The government says the bill would also amend the Criminal Code to create “red flag” and “yellow flag” laws that give courts or government firearm officials new powers to suspend of remove an individual’s right to a firearm temporarily.

The new “red flag” law would allow any person to ask a judge to immediately order the removal of firearms for 30 days from an individual who poses a danger to themselves or others.

The “yellow flag” law proposes to give the RCMP’s chief firearms officers, who oversee the country’s firearms license and registration programs, to temporarily suspend a person’s licence if they receive information “calling into question their licence eligibility.”

New powers also aim to take away gun licences from people involved in acts of domestic violence or criminal harassment, such as stalking.

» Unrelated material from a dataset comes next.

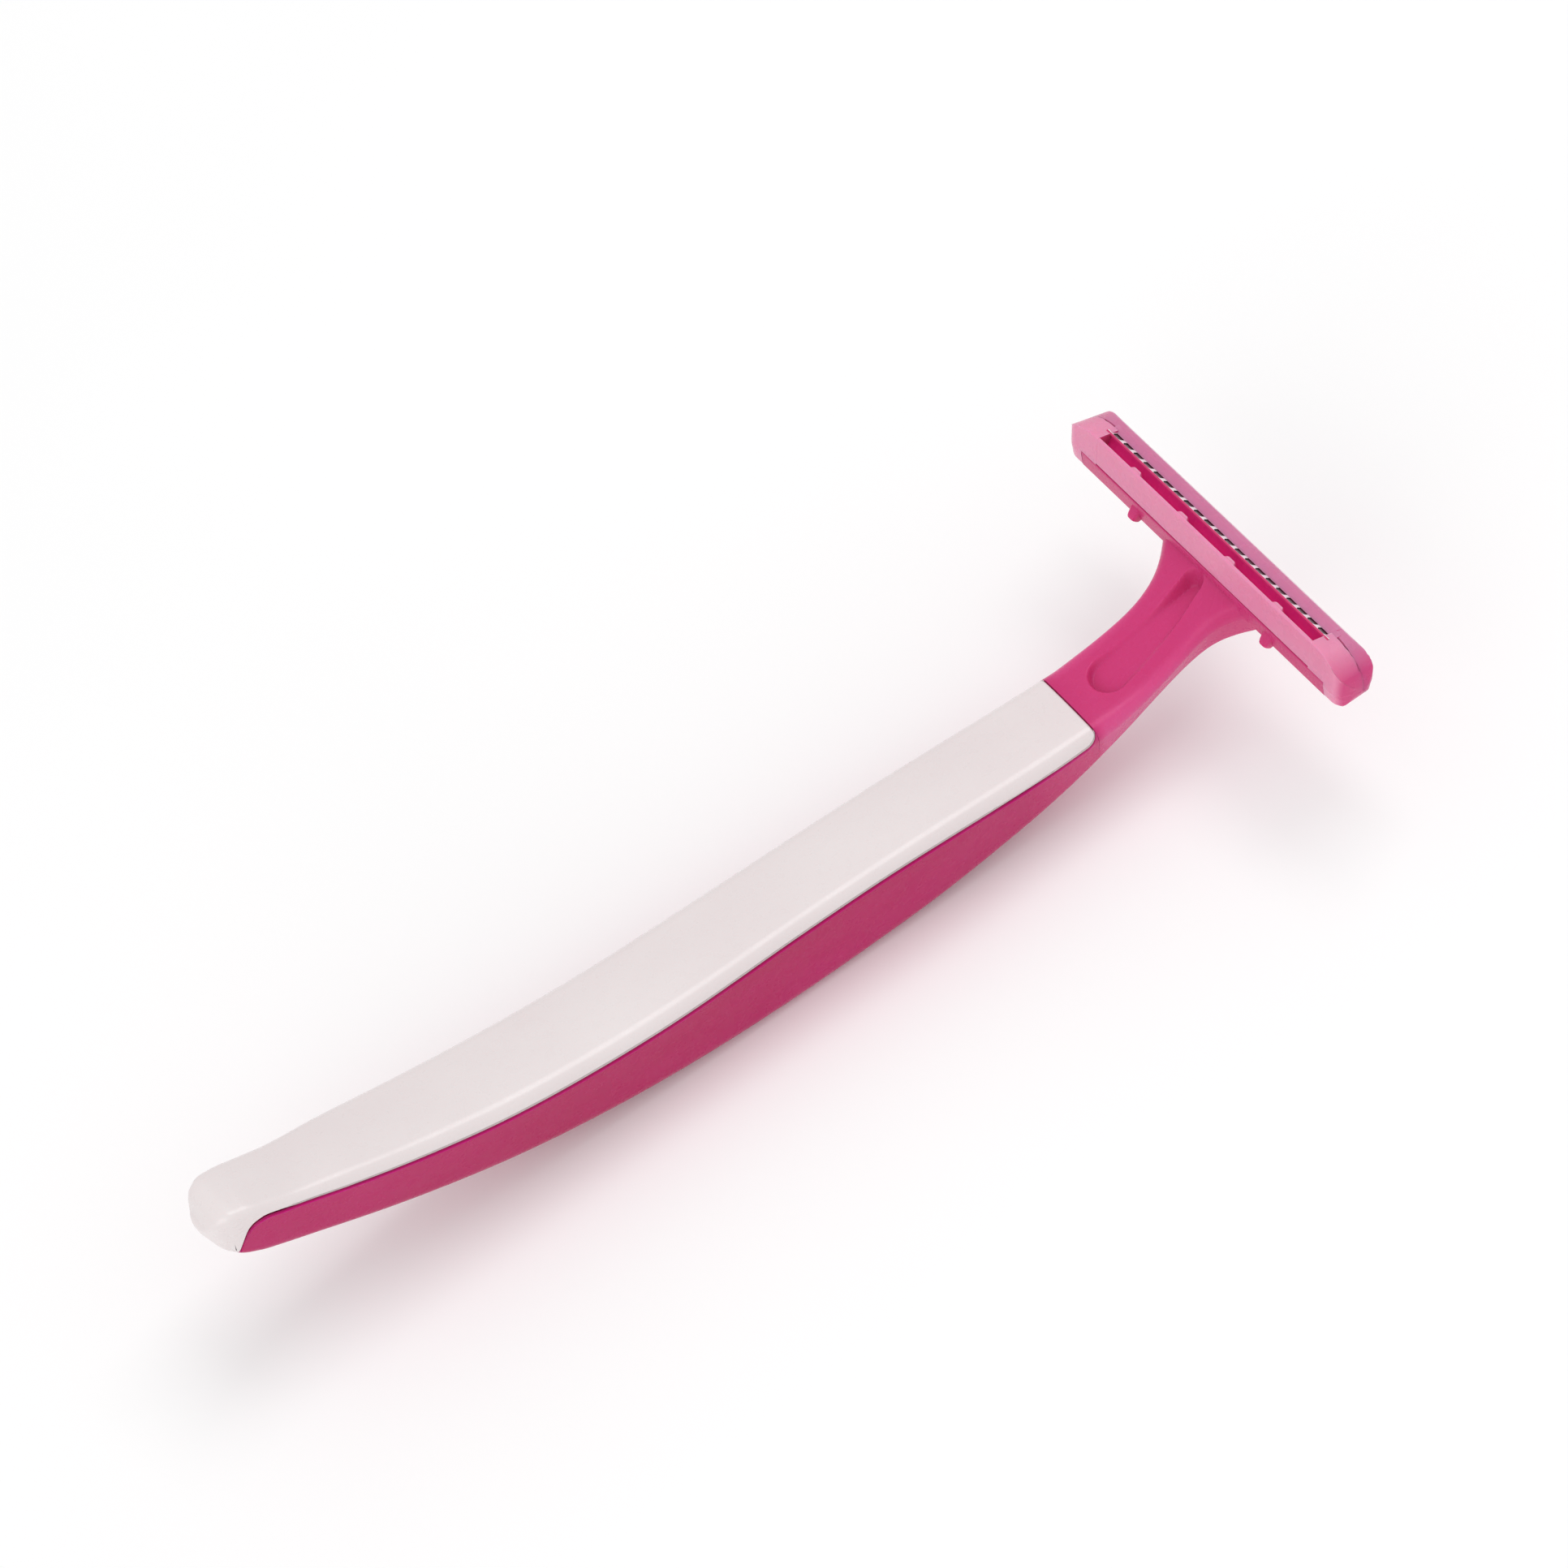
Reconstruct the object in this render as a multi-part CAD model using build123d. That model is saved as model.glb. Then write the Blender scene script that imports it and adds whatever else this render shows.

Bill C-21 is a revamped version of a similar piece of legislation tabled, but not passed, by the Liberals in the last Parliament that had the same number.

But that controversial bill died in the House of Commons when Parliament was dissolved last summer for the 2021 federal election.

Many of the new bill’s provision are copied from the previous version.

The previous version of C-21 wanted to: limit the capacity of rifle magazines, ban a new list of firearms, and give the power to municipalities to ban handguns on their territory if they so wanted.

The bill was in addition to regulatory changes enacted in 2020 that banned roughly 1,500 military and “assault-style” weapons in Canada.

The previous version of C-21 also created a voluntary buyback program for the newly banned weapons, which was fiercely criticized by gun-control advocates for not going far enough.

In March 2021, survivors and family members’ of victims of the Polytechnique Montréal 1989 massacre told Trudeau he was no longer welcome to any of the event’s commemorative events because they were so disappointed in the first iteration of C-21.

As a result, in their 2021 election platform, the Liberals promised to make the banned weapons buyback mandatory instead of voluntary.

The Liberals went forward with the promise in their new legislation, confirming that it was removing any “permissive storage regime” that allowed Canadians to store the now-banned guns legally.

The only case in which a person can keep a banned gun at home is if they are rendered “inoperable,” Trudeau said.

The changes satisfied the members of gun control activist group PolyRemembers present during the announcement Monday.

“This bill is the most promising legislation since the long gun registry was abolished in 2012. And given the strength of the measures that have just been proposed, we remain optimistic,” said Polytechnique shooting survivor Nathalie Provost.

Boufeldja Benabdallah, the co-founder of the Quebec Mosque where six Muslim men were murdered during a shooting in 2017, also said he was happy with the new legislation, saying it is effectively a ban on handguns.

“For five long years we have been advocating for a ban on handguns, as this is the weapon that allowed one hateful young man to kill six of our brothers, severely wound five other and traumatize dozens of witnesses, including children, all in less than two minutes,” he said.

Trudeau did not respond to a reporter’s question asking if he was worried that people would rush out to purchase handguns before the bill comes into effect, insisting that he “hoped” the legislation would pass through Parliament quickly.